Take the opportunity to educate and inform if you can, if not at the time but at a later date, when you have both stepped back from the situation and most importantly never discuss the incident in front of your child.  If the comments are from a family member and not isolated, it’s important to try to address each incident individually if possible, instead of waiting until you reach boiling point.  If it was a throw away comment or a rude and probing question from someone you are unlikely to meet again, try not to respond at all.  Are they really worth it and do you think you are going to make a difference?  Choose your battles, in all likelihood you have enough already.  Education is a good goal but so is self preservation.
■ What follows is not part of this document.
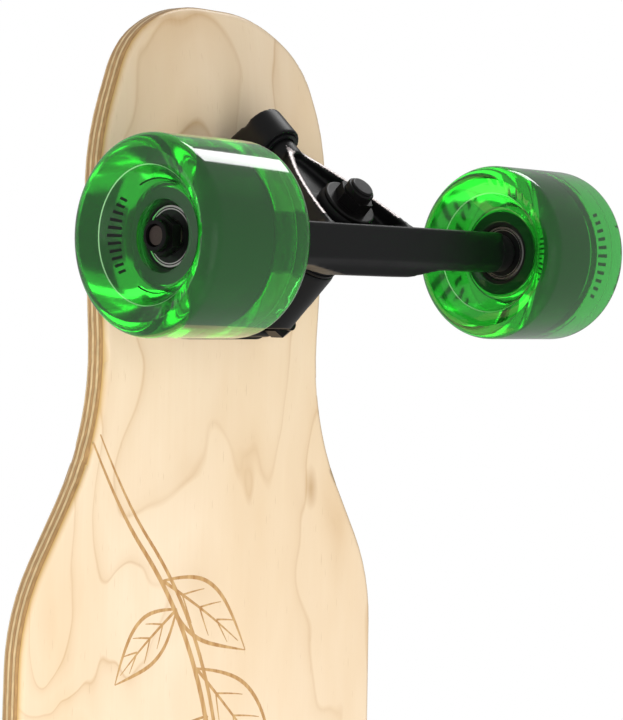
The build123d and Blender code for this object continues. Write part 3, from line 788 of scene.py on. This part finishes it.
# ---------------------------------------------------------------- a truck
@dataclass
class Truck:
    """One cast truck with its kingpin stack, axle and mounting hardware."""

    end: End
    voxel: float = 0.0007         # grid of the softened castings
    passes: int = 3               # how many times their points are smoothed
    floor: float = 0.0005         # the deepened pocket's floor, behind the middle of the web
    mouth: float = 0.012          # how far the pocket's cutter reaches in front of that middle
    board_press: float = 0.008    # half the height over which each bushing squashes
    road_press: float = 0.00225
    rim_foot: tuple[float, float] = (0.009, AXLE_HEIGHT)   # outward of the axle, and above the ground
    rim_tip: tuple[float, float] = (0.0381, 0.0762)
    rim_band: float = 0.0007      # faces this near the rim's plane belong to it
    rim_clear: float = 0.004      # the rim starts this far above the axle
    finishes: dict[str, Finish] = field(default_factory=lambda: {
        "riser": RUBBER, "pivot_cup": CUP, "kingpin": HARDWARE, "board_washer": HARDWARE,
        "road_washer": HARDWARE, "kingpin_nut": HARDWARE, "axle": AXLE_STEEL, "speed_rings": AXLE_STEEL,
        "axle_nuts": HARDWARE, "bearing_spacers": AXLE_STEEL, "inner_races": RACE,
        "mounting_bolts": HARDWARE, "mounting_nuts": HARDWARE,
    })

    @property
    def kingpin(self) -> Vector:
        """The direction of the kingpin, from the board toward the road."""
        tilt = math.radians(SEAT_ANGLE)
        return Vector((self.end.value * math.sin(tilt), 0, -math.cos(tilt)))

    def build(self) -> None:
        """Builds the castings and bushings, and dresses the rest."""
        for word, finish in self.finishes.items():
            dress(f"{self.end.word}_{word}", finish)
        self.cast("hanger", f"{self.end.word}_truck", self.pocket_cutter())
        self.cast("baseplate", "board")
        self.press("board_bushing", True)
        self.press("road_bushing", False)

    def cast(self, word: str, body: str, cutter: bpy.types.Object | None = None) -> None:
        """Softens a machined casting to the rounded edges of a sand-blasted, coated one.

        Args:
            word: the casting's name.
            body: the body it rides on.
            cutter: what deepens its pocket, if it has one; its rim then gets a pale metal finish as a painted
                highlight, and the cutter is removed.
        """
        node = f"{self.end.word}_{word}"
        rough = put(f"{node}_rough", harden(f"{node}_rough", merged_copy(node)))
        if cutter:
            deepen = rough.modifiers.new("Pocket", "BOOLEAN")
            deepen.operation = "DIFFERENCE"
            deepen.solver = "EXACT"
            deepen.object = cutter
        grid = rough.modifiers.new("Grid", "REMESH")
        grid.mode = "VOXEL"
        grid.voxel_size = self.voxel
        shape = realise(rough)
        for _ in range(self.passes):
            bmesh.ops.smooth_vert(shape, verts=shape.verts[:], factor=0.5,
                                  use_axis_x=True, use_axis_y=True, use_axis_z=True)
        rim = self.find_rim(shape) if cutter else []
        piece = make_piece(f"{node}_casting", shape, CASTING, body, 180.0)
        if cutter:
            bpy.data.objects.remove(cutter)
            # the pocket's rim faces take the pale metal finish, a painted highlight
            piece.data.materials.append(RIM_HIGHLIGHT.material())
        for number in rim:
            piece.data.polygons[number].material_index = 1
        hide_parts(node)

    def pocket_cutter(self) -> bpy.types.Object:
        """Makes the block that deepens the pocket toward its top, where a sand core left it hollow.

        Returns:
            The cutter, in its place.
        """
        corners = ((0.0115, 0.0140), (0.0200, 0.0098), (0.0270, 0.0058), (0.0325, 0.0022))
        shape = bmesh.new()
        outline = [*corners, *((along, -half) for along, half in reversed(corners))]
        face = shape.faces.new([shape.verts.new((along, across, -self.floor)) for along, across in outline])
        raised = bmesh.ops.extrude_face_region(shape, geom=[face])
        top = [item for item in raised["geom"] if isinstance(item, bmesh.types.BMVert)]
        bmesh.ops.translate(shape, vec=(0, 0, self.mouth + self.floor), verts=top)
        tidy(shape)
        tilt = math.radians(SEAT_ANGLE)
        side = self.end.value
        seat = Vector((side * math.cos(tilt), 0, math.sin(tilt)))
        ring = Vector((side * (WHEELBASE / 2 + RING_AHEAD), 0, RING_HEIGHT))
        stand = Matrix((seat, self.kingpin.cross(seat), self.kingpin)).transposed().to_4x4()
        stand.translation = ring
        bmesh.ops.transform(shape, matrix=stand, verts=shape.verts[:])
        return put("pocket_cutter", harden("pocket_cutter", shape))

    def find_rim(self, shape: Shape) -> list[int]:
        """Finds the faces of the flat rim round the hanger's pocket, which get a pale metal finish as a
        painted highlight.

        Args:
            shape: the softened hanger.

        Returns:
            The numbers of the rim's faces.
        """
        side = self.end.value
        foot, tip = (Vector((side * (WHEELBASE / 2 + out), 0, up))
                     for out, up in (self.rim_foot, self.rim_tip))
        along = (tip - foot).normalized()
        facing = Vector((side * along.z, 0, -abs(along.x)))
        shape.faces.ensure_lookup_table()
        rim = []
        for face in shape.faces:
            middle = face.calc_center_median()
            flat = face.normal.dot(facing) > 0.8 and abs((middle - foot).dot(facing)) < self.rim_band
            if flat and middle.z > AXLE_HEIGHT + self.rim_clear:
                rim.append(face.index)
        return rim

    def press(self, word: str, board_side: bool) -> None:
        """Makes a smooth-shaded copy of a bushing and hides its CAD node.

        Args:
            word: the bushing's name.
            board_side: True for the bushing between the board and the seat.
        """
        node = f"{self.end.word}_{word}"
        shape = merged_copy(node)
        piece = make_piece(f"{node}_urethane", shape, BUSHING, None)
        truck = f"{self.end.word}_truck"
        if board_side:
            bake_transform(piece)
        else:
            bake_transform(piece)
        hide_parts(node)


# ---------------------------------------------------------------- a wheel
@dataclass
class Wheel:
    """One wheel: a clear urethane tyre cast over a black core with two sealed bearings."""

    end: End
    hand: Hand
    radius: float = 0.035
    half_width: float = 0.0255
    lip: float = 0.0053           # rounding of the tread's edges
    dish: float = 0.024           # radius of the step round the sunk face
    slope: float = 0.018          # where the sunk face starts to rise
    bore: float = 0.0126
    core: float = 0.0170
    core_half: float = 0.0125
    face_half: float = 0.0145
    rise: float = 0.0003          # height of the slope's foot over the bore's mouth
    climb: float = 0.005          # height of the step's foot
    crest: float = 0.007          # height of the step's head
    tread: float = 0.0015         # width of the step
    inset: float = 0.0014         # how far the core sits inboard of the wheel's middle
    overlap: float = 0.0001       # the tyre reaches into the core, as urethane bonded to it looks
    seat: float = 0.011           # radius of the bearing seats
    seat_round: float = 0.0005
    rib: float = 0.008            # inner radius of the rib between the bearings
    rib_half: float = 0.005
    print_radius: float = 0.0204  # middle of the printed bars
    print_lift: float = 0.00005   # half the thickness of the ink
    steps: int = 160
    finishes: dict[str, Finish] = field(default_factory=lambda: {
        "outer_races": RACE, "balls": RACE, "cages": CAGE,
    })

    @property
    def name(self) -> str:
        """The wheel's name, such as front_left."""
        return f"{self.end.word}_{self.hand.word}"

    def place(self, shape: Shape) -> None:
        """Moves a mesh made about the origin, outer face toward +Y, to the wheel's place."""
        low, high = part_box(f"{self.name}_tyre")
        if self.hand is Hand.RIGHT:
            turn(shape, math.pi, "Z")
        bmesh.ops.translate(shape, vec=(low + high) / 2, verts=shape.verts[:])

    def build(self) -> None:
        """Builds the tyre, core and print, and dresses the bearings."""
        for word, finish in self.finishes.items():
            dress(f"{self.name}_{word}", finish)
        self.build_tyre()
        self.build_core()
        self.build_seals()
        self.build_print()

    def build_tyre(self) -> None:
        """Turns the tyre's section and rounds its rings."""
        outer = self.core_half - self.inset - self.overlap
        inner = -self.core_half - self.inset + self.overlap
        wall = self.core - self.overlap
        mouth = (self.bore, self.face_half)
        foot = (self.slope, self.face_half + self.rise)
        ledge = (self.dish - self.tread, self.face_half + self.climb)
        head = (self.dish, self.face_half + self.crest)
        edge = (self.radius, self.half_width)
        side = [mouth, foot, ledge, head, (self.radius - self.lip, self.half_width), edge]
        profile = [(wall, inner), (wall, outer), (self.bore, outer), *side]
        profile += [(r, -y) for r, y in reversed(side)] + [(self.bore, inner)]
        shape = lathe(profile, self.steps)
        roundings = ((edge, self.lip, 10), (head, 0.0006, 3), (ledge, 0.0009, 3), (foot, 0.0012, 3),
                     (mouth, 0.0004, 3))
        for sign in (-1, 1):
            for (radius, along), size, segments in roundings:
                round_ring(shape, (radius, sign * along), size, segments)
        self.place(shape)
        piece = make_piece(f"{self.name}_cast_tyre", shape, URETHANE,
                           f"{self.name}_wheel", 60.0)
        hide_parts(f"{self.name}_tyre")

    def build_core(self) -> None:
        """Turns the core, with its two bearing seats and the rib between them."""
        half = [(self.rib, self.rib_half), (self.seat, self.rib_half),
                (self.seat, self.core_half - self.seat_round),
                (self.seat + self.seat_round, self.core_half), (self.core, self.core_half)]
        shape = lathe(half + [(r, -y) for r, y in reversed(half)], self.steps)
        bmesh.ops.translate(shape, vec=(0, -self.inset, 0), verts=shape.verts[:])
        self.place(shape)
        piece = make_piece(f"{self.name}_moulded_core", shape, CORE, f"{self.name}_wheel")
        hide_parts(f"{self.name}_core")

    def build_seals(self) -> None:
        """Presses a dished black seal into both faces of the bearings, inside a thin bright race."""
        profile = ((0.0062, 0.0117), (0.0100, 0.0117), (0.0100, 0.01205), (0.0092, 0.01195), (0.0070, 0.0118),
                   (0.0062, 0.0120))
        seals = bmesh.new()
        for sign in (-1, 1):
            ring = lathe([(radius, sign * along) for radius, along in profile], 96)
            gather(seals, harden("seal", ring))
        bmesh.ops.translate(seals, vec=(0, -self.inset, 0), verts=seals.verts[:])
        self.place(seals)
        piece = make_piece(f"{self.name}_seals", seals, SEAL, f"{self.name}_wheel")
        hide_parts(f"{self.name}_shields")

    def build_print(self) -> None:
        """Prints plain arcs and a graduated row of bars on the outer dish, all of them generic."""
        whole = bmesh.new()
        grade = (self.climb - self.rise) / (self.dish - self.tread - self.slope)

        def stroke(inner: float, outer: float, start: float, sweep: float) -> None:
            """Adds one printed stroke between two radii, from an angle, over an angle in degrees."""
            low, high = (self.face_half + self.rise + (radius - self.slope) * grade
                         for radius in (inner, outer))
            lift = self.print_lift
            outline = [(inner, low + lift), (outer, high + lift), (outer, high - lift), (inner, low - lift)]
            bar = lathe(outline, max(2, round(abs(sweep) / 3)), math.radians(sweep))
            turn(bar, math.radians(start), "Y")
            gather(whole, harden("stroke", bar))

        for middle in (90.0, 270.0):
            stroke(0.0194, 0.0198, middle + 62.0, 56.0)
            for count in range(-5, 6):
                half = (0.0010 + 0.0026 * (1 - abs(count) / 7)) / 2
                stroke(self.print_radius - half, self.print_radius + half, middle + count * 7.5 - 1.5, 3.0)
        self.place(whole)
        make_piece(f"{self.name}_print", whole, INK, f"{self.name}_wheel")


# ---------------------------------------------------------------- the studio
@dataclass
class Studio:
    """The pale floor, the soft lights and the camera."""

    camera_place: Vector = field(default_factory=lambda: Vector((0.37574, -0.63929, -0.49813)))
    camera_aim: Vector = field(default_factory=lambda: Vector((0.35108, -0.00392, 0.060)))
    camera_roll: float = 1.3743   # in degrees
    lens: float = 109.784         # in millimetres, on a sensor 36 mm wide
    floor_half: float = 14.0      # half the side of the floor
    fill: float = 0.36            # how bright the white surroundings are as a light

    def build(self) -> None:
        """Sets up everything that isn't the board."""
        self.lay_floor()
        self.paint_sky()
        self.hang_lights()
        self.place_camera()
        bpy.context.scene.view_settings.view_transform = "Standard"

    def lay_floor(self) -> None:
        """Lays a wide floor under the wheels that casts nothing on the underside."""
        shape = bmesh.new()
        bmesh.ops.create_grid(shape, x_segments=1, y_segments=1, size=self.floor_half)
        floor = put("studio_floor", harden("studio_floor", shape))
        floor.data.materials.append(FLOOR.material())
        floor.visible_diffuse = False
        floor.visible_glossy = False
        floor.visible_transmission = False
        floor.visible_shadow = False

    def paint_sky(self) -> None:
        """Surrounds the board with plain white, dimmer where it only lights the surfaces."""
        world = bpy.data.worlds.new("studio")
        bpy.context.scene.world = world
        world.use_nodes = True
        tree = world.node_tree
        tree.nodes.clear()
        path = add(tree, "LightPath")
        seen = work(tree, "MAXIMUM", path.outputs["Is Camera Ray"], path.outputs["Is Transmission Ray"])
        fill, white = (add(tree, "Background", {"Color": grey(1.0), "Strength": strength}).outputs[0]
                       for strength in (self.fill, 1.0))
        both = add(tree, "MixShader", {0: seen, 1: fill, 2: white}).outputs[0]
        add(tree, "OutputWorld", {"Surface": both})

    def hang(self, name: str, place: Point, aim: Point, size: tuple[float, float], power: float,
             mirrored: bool = False) -> None:
        """Hangs one softbox.

        Args:
            name: the light's name.
            place: where it hangs.
            aim: the point it faces.
            size: its width and height.
            power: its power in watts.
            mirrored: True if it is seen in gloss, False if it only fills.
        """
        lamp = bpy.data.lights.new(name, "AREA")
        lamp.shape = "RECTANGLE"
        lamp.size, lamp.size_y = size
        lamp.energy = power
        light = put(name, lamp)
        light.location = place
        light.rotation_euler = (Vector(aim) - Vector(place)).to_track_quat("-Z", "Y").to_euler()
        light.visible_glossy = mirrored

    def hang_lights(self) -> None:
        """Hangs the softboxes: three for the picture from below and two for the views from above."""
        self.hang("nose softbox", (1.25, 0.64, 0.19), (0.25, 0.64, 0.19), (0.70, 0.33), 3.7, mirrored=True)
        self.hang("front softbox", (0.05, -0.9, -1.2), (0.15, 0.0, 0.1), (1.2, 1.2), 22.0)
        self.hang("tail softbox", (-0.9, -0.3, -0.9), (0.1, 0.0, 0.1), (0.9, 0.9), 10.0)
        self.hang("top softbox", (0.4, -0.8, 1.8), (0.0, 0.0, 0.1), (1.6, 1.6), 26.0)
        self.hang("left softbox", (-0.6, 1.6, 0.9), (0.0, 0.0, 0.1), (1.2, 1.2), 14.0)

    def place_camera(self) -> None:
        """Stands the camera low beside the nose, looking up at the underside."""
        lens = bpy.data.cameras.new("camera")
        lens.lens = self.lens
        lens.sensor_width = 36.0
        lens.clip_start = 0.01
        camera = put("camera", lens)
        ahead = (self.camera_aim - self.camera_place).normalized()
        right = ahead.cross(Vector((1, 0, 0))).normalized()
        up = right.cross(ahead)
        stand = Matrix((right, up, -ahead)).transposed().to_4x4()
        stand.translation = self.camera_place
        camera.matrix_world = stand @ Matrix.Rotation(math.radians(self.camera_roll), 4, "Z")
        bpy.context.scene.camera = camera


def main() -> None:
    """Builds the board from the deck down, then the studio."""
    logging.basicConfig(level=logging.INFO, format="%(message)s")
    Deck().build()
    for end in End:
        Truck(end).build()
        for hand in Hand:
            Wheel(end, hand).build()
    Studio().build()


if __name__ == "__main__":
    main()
Perhaps the question itself was ok but the terminology or timing was poor.  Not everyone is as educated in the most appropriate words or descriptions as chances are they are not as immersed in the life of your child as you are.  Sadly, as much as we like to assume the best, sometimes the hurt was intended and once again this is just as likely to be someone you know well.  Try not to give them the satisfaction of upsetting you and draining your energy, because this is probably exactly their goal.
As much as taking out your frustration on some ignorant person is tempting, especially if today was harder than usual, it’s really not worth it; you may feel better momentarily but you don’t need the added stress on a tough day and your loved one doesn’t need to see you lose control either.
"Learn to respect all kind of people.  Because everyone is fighting a battle on their own.  We all have our problems, bad sides and bad days.  But there is so much more behind it.  Behind me, behind you, behind everyone."